Testing out query strings is easier, since you don't need a <form>. Just go to http://localhost:8080/vars?foo=value+of+foo&bar=value+of+bar&key+with+no+value . By the way, here's a little patch for you: Edit [dumprequest] to change eq "post" to in {post query}. This makes display of query values consistent with display of post values.

query foo {} value of foo
query bar {} value of bar
query {key with no value}
rawquery ?foo=value+of+foo&bar=value+of+bar&key+with+no+value

Notice the presence of {} (a.k.a. "") at the end of the query keys with values and the absence of same at the end of query keys without values.

jbr - Ah.
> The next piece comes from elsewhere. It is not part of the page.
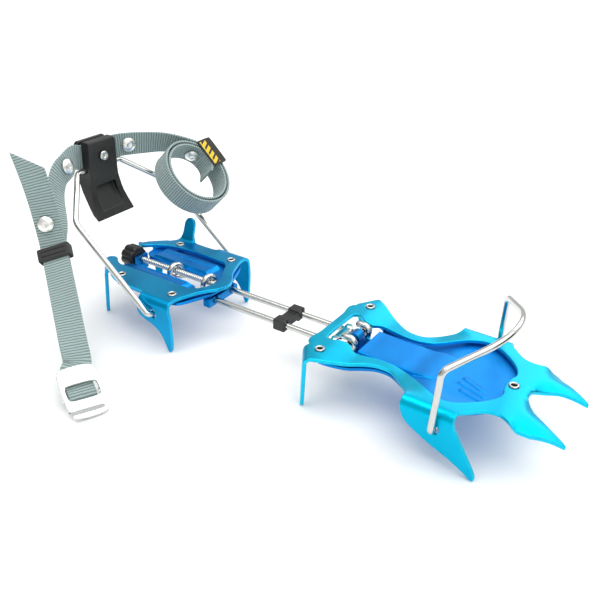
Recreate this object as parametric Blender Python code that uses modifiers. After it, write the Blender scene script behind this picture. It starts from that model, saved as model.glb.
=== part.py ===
"""Ten-point step-in crampon: a toe section and a heel section of bent sheet, joined by two sliding rods.

The frame is +X towards the toe, +Y to the wearer's left, +Z up. The origin lies on the sole face of the toe plate's
rear cross-member, on the centre plane, so the ground is GROUND below it. Sizes are in millimetres; MM turns them
into Blender's metres. Outlines are (x, y) lists on the flat sheet, before its bends.
"""

import math

import bmesh
import bpy
from mathutils import Matrix, Vector
from mathutils.geometry import delaunay_2d_cdt

MM = 0.001
GAP = 0.3  # left between pieces that touch

# Sheet sections
GROUND = -36.5  # spike tips
SHEET = 2.4
INSERT_SHEET = 2.0
DIP = 3.0  # how far the toe plate's waist lies below its two ends
INSERT_TOP = -3.6  # upper face of an insert, where it lies under its plate
INSERT_MID = INSERT_TOP - INSERT_SHEET / 2

# Toe flanges, which carry the second row of points
TOE_BEND_Y = 39.5
TOE_BEND_RADIUS = 4.5
TOE_BEND_ANGLE = math.radians(94)
TOE_PIVOT = (86.6, -11.9)  # x and z of the front bail's holes

# Heel flanges, which carry the heel's front points
HEEL_BEND_Y = 38.3
HEEL_BEND_RADIUS = 4.0
HEEL_BEND_ANGLE = math.radians(93)
HEEL_PIVOT = (-110.8, -10.8)  # x and z of the heel bail's holes
PIVOT_HOLE_RADIUS = 3.1

# Link
WIRE = 4.0
FRONT_WIRE = 3.8
ROD_Y = 8.7
ROD_Z = -8.2
PIN_RADIUS = 1.5
PIN_X = 14.8
EYE_RADIUS = PIN_RADIUS + GAP + WIRE / 2
PIN_Z = ROD_Z + EYE_RADIUS
SPINDLE_RADIUS = 2.0
SPINDLE_Z = -3.0
HOOK_RADIUS = SPINDLE_RADIUS + WIRE / 2 + 0.4
SLIDER_X = -33.9

# Lever and strap
CROSSBAR = (-193.9, 58.3)  # x and z of the heel bail's crossbar
WEB_WIDTH = 16.5
WEB = 1.5  # webbing thickness
LAYERS = 1.9  # between the middles of two layers of webbing
COIL_CENTRE = Vector((-151.8, 47.7, 46.3))
COIL_AXIS = Vector((0.69, 0.03, 0.72)).normalized()
COIL_RADIUS = 27.0
COIL_START, COIL_END = math.radians(30), math.radians(828)
COIL_STEP = 2.7

# Buckle: its middle, the direction across it and the direction up the strap
BUCKLE = Vector((-101.5, -112.3, -26.6))
BUCKLE_ACROSS = Vector((0.39, 0.92, -0.05)).normalized()
BUCKLE_UP = Vector((-0.79, 0.36, 0.49))
BUCKLE_UP = (BUCKLE_UP - BUCKLE_UP.dot(BUCKLE_ACROSS) * BUCKLE_ACROSS).normalized()
BUCKLE_FACE = BUCKLE_ACROSS.cross(BUCKLE_UP)
BUCKLE_SIZE = (24.4, 34.0, 2.0)
BUCKLE_BAR = (-0.5, -4.9)  # the webbing's bar, up the buckle and out of its face
BAR_RADIUS = 1.25


# ---------------------------------------------------------------- scene, materials and bodies

def clear_scene():
    for thing in list(bpy.data.objects):
        bpy.data.objects.remove(thing, do_unlink=True)


def collection(name, hidden=False):
    made = bpy.data.collections.new(name)
    bpy.context.scene.collection.children.link(made)
    made.hide_render = hidden
    return made


def material(name, colour, roughness, metallic):
    made = bpy.data.materials.new(name)
    made.use_nodes = True
    shader = made.node_tree.nodes["Principled BSDF"]
    shader.inputs["Base Color"].default_value = (*colour, 1)
    shader.inputs["Roughness"].default_value = roughness
    shader.inputs["Metallic"].default_value = metallic
    return made


LOOKS = {
    "toe_blue": ((0.0, 0.42, 0.80), 0.32, 0.9),
    "heel_blue": ((0.01, 0.26, 0.74), 0.32, 0.9),
    "insert_blue": ((0.02, 0.24, 0.80), 0.35, 0.85),
    "steel": ((0.80, 0.80, 0.79), 0.18, 1.0),
    "black_plastic": ((0.015, 0.015, 0.016), 0.42, 0.0),
    "black_rubber": ((0.02, 0.02, 0.02), 0.65, 0.0),
    "webbing": ((0.40, 0.48, 0.46), 0.85, 0.0),
    "label": ((0.015, 0.014, 0.012), 0.8, 0.0),
}


def finish(thing, look, body):
    """Gives a piece its own material, its collection and its body's empty, which stands on the body's joint."""
    thing.data.materials.append(material(thing.name + "_" + look, *LOOKS[look]))
    for home in list(thing.users_collection):
        home.objects.unlink(thing)
    PARTS.objects.link(thing)
    if body:
        thing.parent = BODIES[body]
        thing.location = thing.location - BODIES[body].location
    return thing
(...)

Thank you for this description. I was wondering why the "vars" output was listing the empty value on the "key" side of the display. When you just print out the value you don't see the intended structure and I was proffering lindex to get past the {} and onto the value, Of course in practice I too used an extra level of dict as you suggest.

jbr, cont.:

  • The zone handlers are first grouped by prefix and then executed in order. This is confusing.

AMG: Yup, you're totally right. That's my mistake. Just a few minutes ago I ran face-first into that same problem. Hard. I may have broken my nose.
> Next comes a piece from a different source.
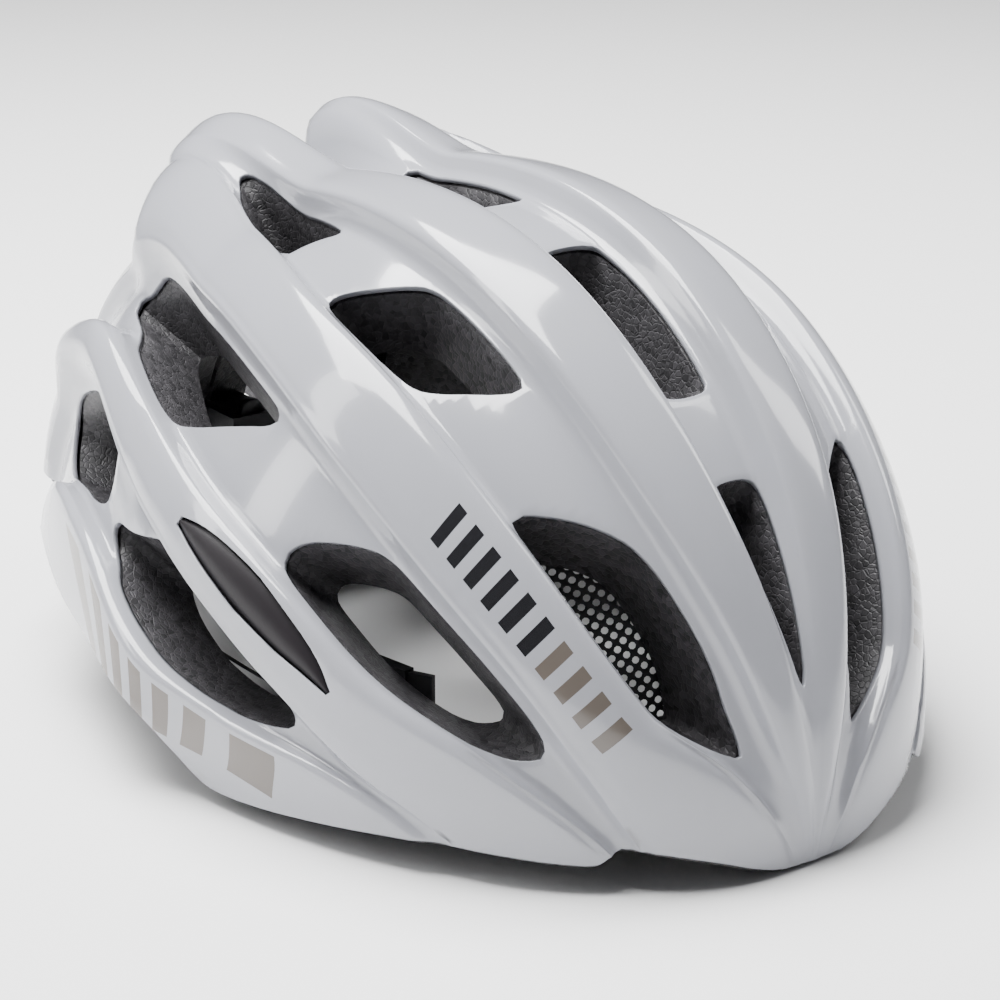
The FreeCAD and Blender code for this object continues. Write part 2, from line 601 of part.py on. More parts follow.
print("shell", shell.isValid(), len(shell.Solids), "liner", liner.isValid(), len(liner.Solids))
save("outer_shell", shell)
save("foam_liner", liner)
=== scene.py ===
import bisect
import math

import bmesh
import bpy
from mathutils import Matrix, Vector


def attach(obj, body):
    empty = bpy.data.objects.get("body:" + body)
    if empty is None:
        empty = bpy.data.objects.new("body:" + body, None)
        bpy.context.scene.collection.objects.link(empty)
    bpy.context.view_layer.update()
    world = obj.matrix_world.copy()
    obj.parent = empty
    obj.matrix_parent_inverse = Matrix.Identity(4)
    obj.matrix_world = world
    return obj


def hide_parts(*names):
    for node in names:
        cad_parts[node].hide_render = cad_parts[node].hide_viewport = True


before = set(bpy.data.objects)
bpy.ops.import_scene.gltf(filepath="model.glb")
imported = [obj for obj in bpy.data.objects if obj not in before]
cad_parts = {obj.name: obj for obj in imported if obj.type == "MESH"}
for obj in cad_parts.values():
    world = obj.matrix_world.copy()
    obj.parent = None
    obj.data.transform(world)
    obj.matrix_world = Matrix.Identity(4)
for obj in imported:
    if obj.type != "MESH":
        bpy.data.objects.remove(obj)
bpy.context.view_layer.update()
scene = bpy.context.scene

# Hood: the dome that both the shell and the foam follow. "over" runs from the brow (0 degrees)
# over the crown (90) to the nape (180), "side" leans from the middle towards the left ear.
# Nine rib edges run from brow to nape, and a lane number counts them: 0 middle, 8 over the ear.
MM = 0.001
HOOD_CENTRE = Vector((0, 0, -2))
FULLNESS = 2.23
BROW_SLACK = 0.17
CREST = [(-20, 137), (20, 145), (60, 147), (100, 145), (140, 156), (180, 147), (220, 130)]
CAVITY = [(-20, 108), (20, 114), (60, 118), (100, 119), (140, 121), (180, 107), (220, 95)]
SIDE_RADIUS = 105.0
SIDE_SPREAD = 5.0
CAVITY_SIDE = 81.0
CAVITY_SPREAD = 3.0
# Rim height by the angle round the head, from the brow (0) to the nape (180).
RIM = [(0, 0), (3.5, 0.2), (7, 2.4), (10, 5), (13.5, 7.4), (17, 9.2), (19.4, 9.9), (20.6, 9.2),
       (22.4, 6.6), (26, 6.6), (32, 7.4), (42.5, 7.6), (56.5, 5.4), (63.5, 4.2), (73, 3.6), (77, 6.5),
       (84, 18), (90, 24), (98, 28), (116, 30.5), (131, 38), (150, 45), (180, 46)]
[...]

You may be waffling about whether or not it's a bug, but I firmly believe it's a bug. :^) Now, how shall I fix it? I guess I should simply not group by prefix. I'll probably fix this at the same time I implement the separate zoneopts dict.

jbr, cont.: My first attempt at authentication was :

 wibble::handler / authenticate
 wibble::handler /vars
 wibble::handler / dirslash
 ...
 wibble::handler / notfound

I intended the first authenticate handler to force all server access to be logged in and then go down the list processing prefixes. This doesn't work because all of the "/" prefix handlers are tried first, then the "/vars" prefixes. Unfortunately notfound is encountered at the end of the "/" list. I think that this is a bug.
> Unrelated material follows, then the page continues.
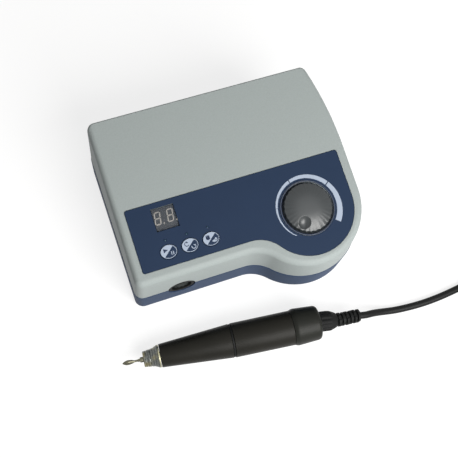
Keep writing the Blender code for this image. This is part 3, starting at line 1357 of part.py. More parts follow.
def make_hand_shell(hand):
    """What the hand holds: nose, twisting sleeve, joint ring, motor case and rear cap."""
    bore_end = NOSE_LENGTH
    profile = [
        (0, NOSE_FACE_RADIUS - NOSE_EDGE_ROUND),
        (NOSE_EDGE_ROUND, NOSE_FACE_RADIUS),
        (NOSE_NECK_END, NOSE_NECK_RADIUS),
        (NOSE_LENGTH - NOSE_EDGE_ROUND, NOSE_FLARE_RADIUS),
        (NOSE_LENGTH, NOSE_FLARE_RADIUS),
        (bore_end, HOUSING_RADIUS - HOUSING_WALL - GAP),
        (NOSE_NECK_END, NOSE_BORE_RADIUS + (SPINDLE_RADIUS - SPINDLE_BORE_RADIUS)),
        (SPINDLE_SETBACK - GAP, NOSE_BORE_RADIUS + (SPINDLE_RADIUS - SPINDLE_BORE_RADIUS)),
        (SPINDLE_SETBACK - GAP * 2, NOSE_BORE_RADIUS),
        (0, NOSE_BORE_RADIUS),
    ]
    piece("nose_cone", (turned(profile, HAND_SIDES), True), hand, "steel")
    front = NOSE_LENGTH + GAP
    rear = front + SLEEVE_LENGTH
    profile = [
        (front, SLEEVE_FRONT_RADIUS),
        (rear, SLEEVE_REAR_RADIUS),
        (rear, SLEEVE_REAR_RADIUS - SLEEVE_WALL),
        (front + SLEEVE_WALL, HOUSING_RADIUS + RUNNING_CLEARANCE),
        (front, HOUSING_RADIUS + RUNNING_CLEARANCE),
    ]
    piece("front_sleeve", (turned(profile, HAND_SIDES), True), hand, "black_plastic")
    ring_front = rear + GAP
    ring_rear = ring_front + JOINT_RING_LENGTH
    ring = tube(ring_front, ring_rear, HOUSING_RADIUS + GAP, JOINT_RING_RADIUS, HAND_SIDES)
    piece("joint_ring", ring, hand, "black_rubber")
    profile = [
        (CASE_FRONT, CASE_FRONT_RADIUS - CASE_EDGE_ROUND),
        (CASE_FRONT + CASE_EDGE_ROUND, CASE_FRONT_RADIUS),
        (CASE_END - CASE_EDGE_ROUND, CASE_REAR_RADIUS),
        (CASE_END, CASE_REAR_RADIUS - CASE_EDGE_ROUND),
        (CASE_END, MAGNET_OUTER_RADIUS + GAP),
        (CASE_FRONT + MOTOR_END_PLATE, MAGNET_OUTER_RADIUS + GAP),
        (CASE_FRONT + MOTOR_END_PLATE, MOTOR_BEARING_RADIUS + GAP),
        (CASE_FRONT, MOTOR_BEARING_RADIUS + GAP),
    ]
    piece("motor_case", (turned(profile, HAND_SIDES), True), hand, "black_plastic")
    face = CAP_END - CAP_FACE_THICKNESS
    round_cos = CAP_ROUND * (1 - math.cos(math.radians(45)))
    profile = [
        (CAP_FRONT, CASE_REAR_RADIUS),
        (CAP_FRONT + CAP_FLARE_LENGTH, CAP_FRONT_RADIUS),
        (CAP_END - CAP_ROUND, CAP_REAR_RADIUS),
        (CAP_END - round_cos, CAP_REAR_RADIUS - round_cos),
        (CAP_END, CAP_REAR_RADIUS - CAP_ROUND),
        (CAP_END, RELIEF_PLUG_RADIUS + GAP),
        (face, RELIEF_PLUG_RADIUS + GAP),
        (face, CAP_REAR_RADIUS - CAP_WALL - CAP_ROUND / 2),
        (CAP_FRONT, CASE_REAR_RADIUS - CAP_WALL),
    ]
    piece("rear_cap", (turned(profile, HAND_SIDES), True), hand, "black_plastic")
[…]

After having dinner and considering, I'll retract my statement that its a bug and leave it that it needs better explanation/examples. It would still be nice to have some method of responding to a request by prefix without committing ones handler to a specific prefix handler list (that a mouthful.) Consider my current handler setup:

    wibble::handle /vars   authenticate
    wibble::handle /vars   authorize expr { $user ne guest }
    wibble::handle /vars   vars

    wibble::handle /data   authenticate
    wibble::handle /data   authorize expr { $user in [group data] }
    wibble::handle /data   dirslash root $root
    wibble::handle /data   static root $root
    wibble::handle /data   dirlist root $root
    wibble::handle /data   notfound

    wibble::handle /       authenticate
    wibble::handle /       authorize expr { [dotaccess $user] }
    wibble::handle /       dirslash root $root
    wibble::handle /       indexfile root $root indexfile index.html
    wibble::handle /       static root $root
    wibble::handle /       template root $root
    wibble::handle /       script root $root
    wibble::handle /       dirlist root $root
    wibble::handle /       notfound

But maybe this is pretty good.


jbr 2010-12-12

Here is a new zone registration function to fix the above discussed bug and create the data structure needed by getresponce.

 # Register a zone handler.
 proc wibble::handle {zone command args} {
    variable zones
    if { [lindex $zones end-1] eq $zone } {
        set handlers [lindex $zones end]
        lappend handlers [list $command $args]
        lset zones end $handlers
    } else {
        lappend zones $zone [list [list $command $args]]
    }
 }

AMG: I flattened out the zone handler list. Out-of-order zone handlers should no longer be a problem. Please give it a try. Note that you'll have to modify your custom zone handlers to work with the new version of Wibble.